The wide-ranging Permafrost Pathways collaboration stems from a six-year grant. Permafrost Pathways leead Natali said that long-term, she hopes to empower the communities to be in charge.
“Really, with the project it’s like, ‘What can we do so that the communities can lead?’ And so that they can have the data, and own the data. And so that, you know, ideally, I would love to get us out of the picture,” said Natali. “Some of the work we will be doing with some of the communities and people who are interested is doing, like, our GIS training, so mapping, training on how to create maps. So it’s not us creating the maps. But here’s how you access these geospatial, you know, satellite data. And here’s the tool.”

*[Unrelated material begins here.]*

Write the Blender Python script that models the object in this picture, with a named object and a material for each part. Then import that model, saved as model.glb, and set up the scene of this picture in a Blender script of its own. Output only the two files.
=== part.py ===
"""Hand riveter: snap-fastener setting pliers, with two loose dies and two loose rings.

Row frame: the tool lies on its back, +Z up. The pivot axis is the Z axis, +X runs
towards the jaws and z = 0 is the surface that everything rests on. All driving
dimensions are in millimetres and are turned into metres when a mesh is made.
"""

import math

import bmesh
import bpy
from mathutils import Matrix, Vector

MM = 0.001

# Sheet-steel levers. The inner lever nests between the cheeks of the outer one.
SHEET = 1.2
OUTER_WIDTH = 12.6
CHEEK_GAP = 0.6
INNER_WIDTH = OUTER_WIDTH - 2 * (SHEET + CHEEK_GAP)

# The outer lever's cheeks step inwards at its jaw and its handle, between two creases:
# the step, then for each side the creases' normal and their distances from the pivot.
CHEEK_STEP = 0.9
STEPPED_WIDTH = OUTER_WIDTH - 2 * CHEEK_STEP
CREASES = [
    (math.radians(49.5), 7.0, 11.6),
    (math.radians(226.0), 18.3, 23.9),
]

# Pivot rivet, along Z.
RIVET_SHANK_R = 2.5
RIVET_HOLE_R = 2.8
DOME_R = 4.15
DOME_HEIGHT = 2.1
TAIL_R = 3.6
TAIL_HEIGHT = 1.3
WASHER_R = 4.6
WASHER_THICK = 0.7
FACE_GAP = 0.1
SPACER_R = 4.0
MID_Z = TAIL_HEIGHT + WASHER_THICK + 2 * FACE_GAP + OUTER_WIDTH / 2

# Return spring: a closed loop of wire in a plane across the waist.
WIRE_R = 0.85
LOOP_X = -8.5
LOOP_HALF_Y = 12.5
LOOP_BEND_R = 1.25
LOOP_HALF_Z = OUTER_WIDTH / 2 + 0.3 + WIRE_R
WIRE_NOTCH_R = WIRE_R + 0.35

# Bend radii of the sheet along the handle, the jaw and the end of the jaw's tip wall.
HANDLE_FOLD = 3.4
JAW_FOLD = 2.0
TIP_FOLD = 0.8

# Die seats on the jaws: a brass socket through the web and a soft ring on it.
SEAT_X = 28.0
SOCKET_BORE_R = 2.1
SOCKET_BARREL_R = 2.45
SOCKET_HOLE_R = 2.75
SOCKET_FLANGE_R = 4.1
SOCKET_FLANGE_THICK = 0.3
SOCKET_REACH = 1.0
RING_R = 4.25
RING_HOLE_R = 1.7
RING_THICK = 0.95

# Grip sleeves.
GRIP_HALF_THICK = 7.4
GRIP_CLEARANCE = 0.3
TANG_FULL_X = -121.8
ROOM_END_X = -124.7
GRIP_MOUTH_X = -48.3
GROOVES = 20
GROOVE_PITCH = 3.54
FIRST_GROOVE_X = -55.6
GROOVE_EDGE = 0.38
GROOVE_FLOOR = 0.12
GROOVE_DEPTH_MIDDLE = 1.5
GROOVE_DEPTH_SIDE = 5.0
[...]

To that end, Alexie started conducting water quality tests at the end of town. Last summer, he said that he found traces of arsenic and mercury or acid.
What happens next for Nunapitchuk
In fall 2023, the village of Nunapitchuk completed its permafrost vulnerability assessment. According to Alexie, it projected the relocation to cost $277 million.

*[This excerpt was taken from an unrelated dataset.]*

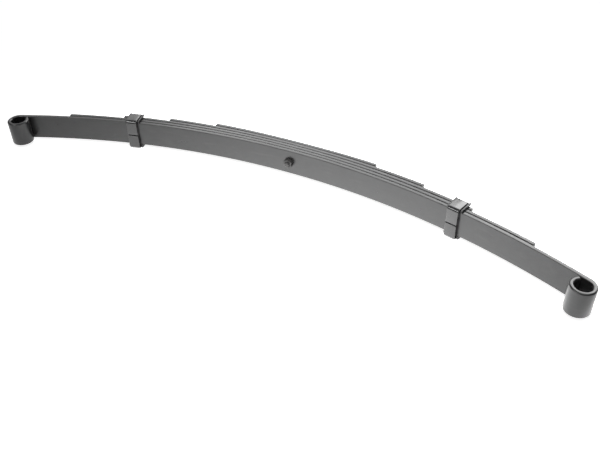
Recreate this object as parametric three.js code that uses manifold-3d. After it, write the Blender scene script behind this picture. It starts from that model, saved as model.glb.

Now the village and the Alaska Institute of Justice are working with the U.S. Army Corps of Engineers, the main government agency that will approve moving the village to a new site, which is expected to take about a year. The first tasks are figuring out sites for a new barge landing and an airstrip to provide access to the new village.
In an earlier era, Alaska Natives in the region were always moving: from spring camp, to winter camp, to fall, to summer. They lived off what was plentiful that year, and would construct their shelters with materials in the environment around them.
Colonization introduced a settled way of life with heavy, costly and chemical-ridden infrastructure into a fragile ecosystem that’s getting more fragile every year. Now, to feel safe, the community has to move again. This time, it won’t be as easy to pick up and restart.